The founder and his partner are both from India, from well-to-do families. I think having maids/servants is really commonplace in upper-class Indian households, and I noticed that neither of them realized how badly they came across when explaining their business plan. Definitely born with a silver spoon in their mouths.

Also the marketing guys that worked there really enjoyed picking on this one customer support guy in a really frat-bro douchey way that could easily qualify as sexual harassment (touching his hair, “pretend”-flirting with him, riling him up). He was trying to take it on the chin but I could tell it was getting to him.

The people that worked there were testing my limits to see if I found 4-chan-worthy jokes funny or if I got offended. I sort of played along but was getting pissed off… ugh. When I got home I recounted the whole thing to my boyfriend and we laughed and laughed. But I really needed a job and it was a huge waste of time, too. Idk, hopefully they’ve gotten better, but it was super gross when I was there last summer.

sony_b (#225)

I’d go ahead and do this as a one-off and tip the cleaner very well.
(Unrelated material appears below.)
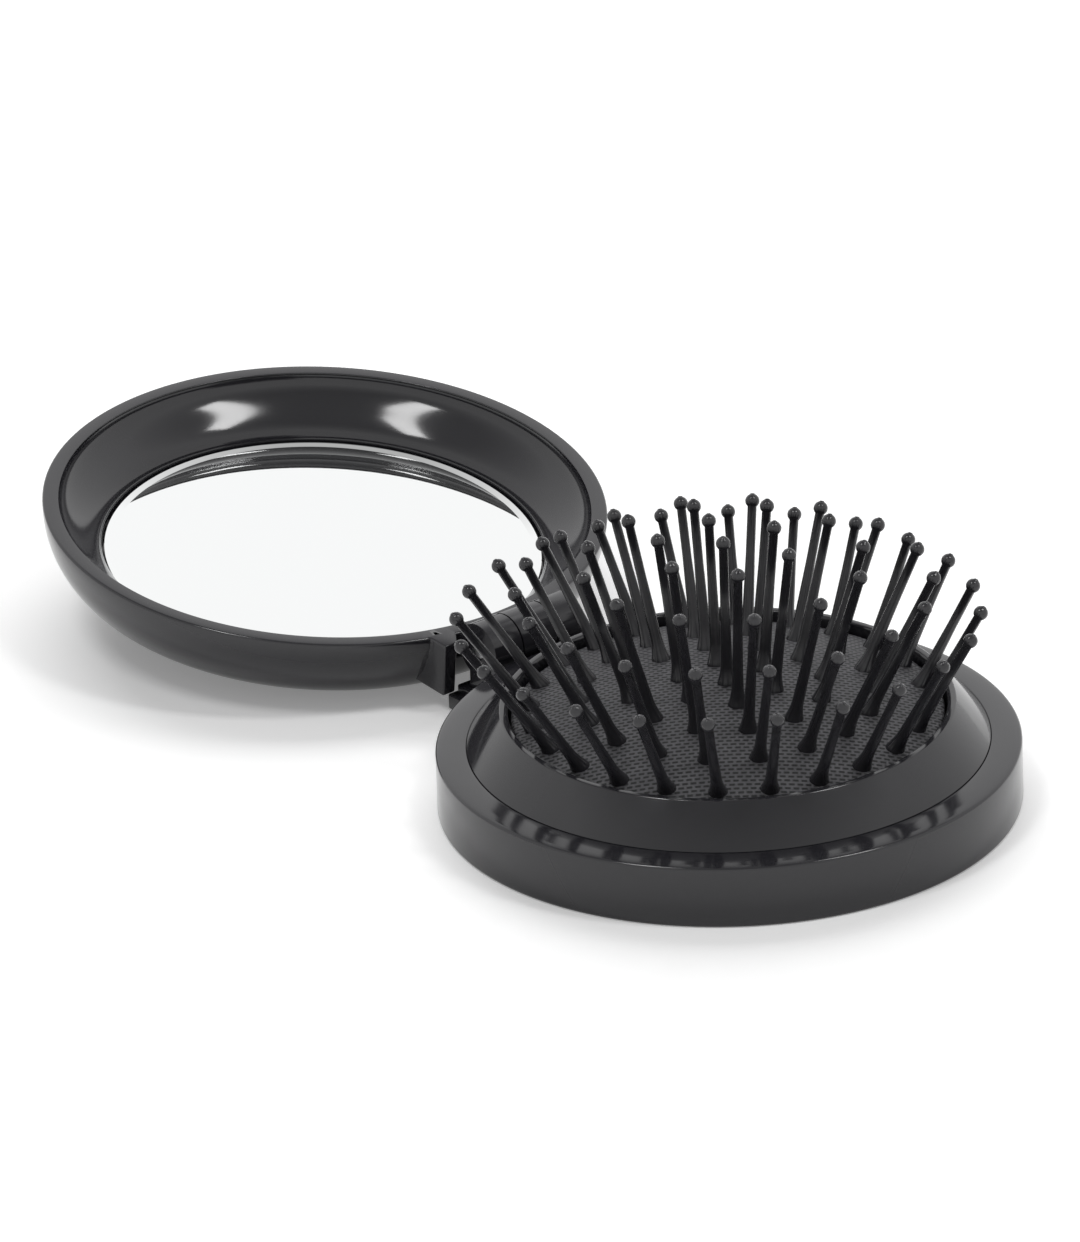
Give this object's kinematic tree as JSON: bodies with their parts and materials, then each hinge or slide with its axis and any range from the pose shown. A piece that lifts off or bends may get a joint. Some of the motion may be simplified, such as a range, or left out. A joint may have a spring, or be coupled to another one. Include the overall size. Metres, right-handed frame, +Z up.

We have a housecleaner – my relationship would not have survived if we couldn’t afford to do it. Over the years I tried a mix of services and independent people and always felt better about the independent people, because I know they’re getting every penny I pay them, and I pay them well. We live in a ridiculously tall and skinny four story townhouse and pay $140 every week – a bedroom and two offices, three baths, deep clean the kitchen, vacuum/mop all the floors and ALL THE STAIRS. She is the best. It’s expensive, but it’s Bay Area so everything is expensive and she’s doing work my husband won’t do for any price (not out of revulsion or thinking he’s too good for it, he doesn’t notice the mess and is too lazy to deal with it).

My advice, if you like having someone come, start asking around for referrals to independent people. We found the person who works for us that way – she’s been working for several of our friends for more than a decade now.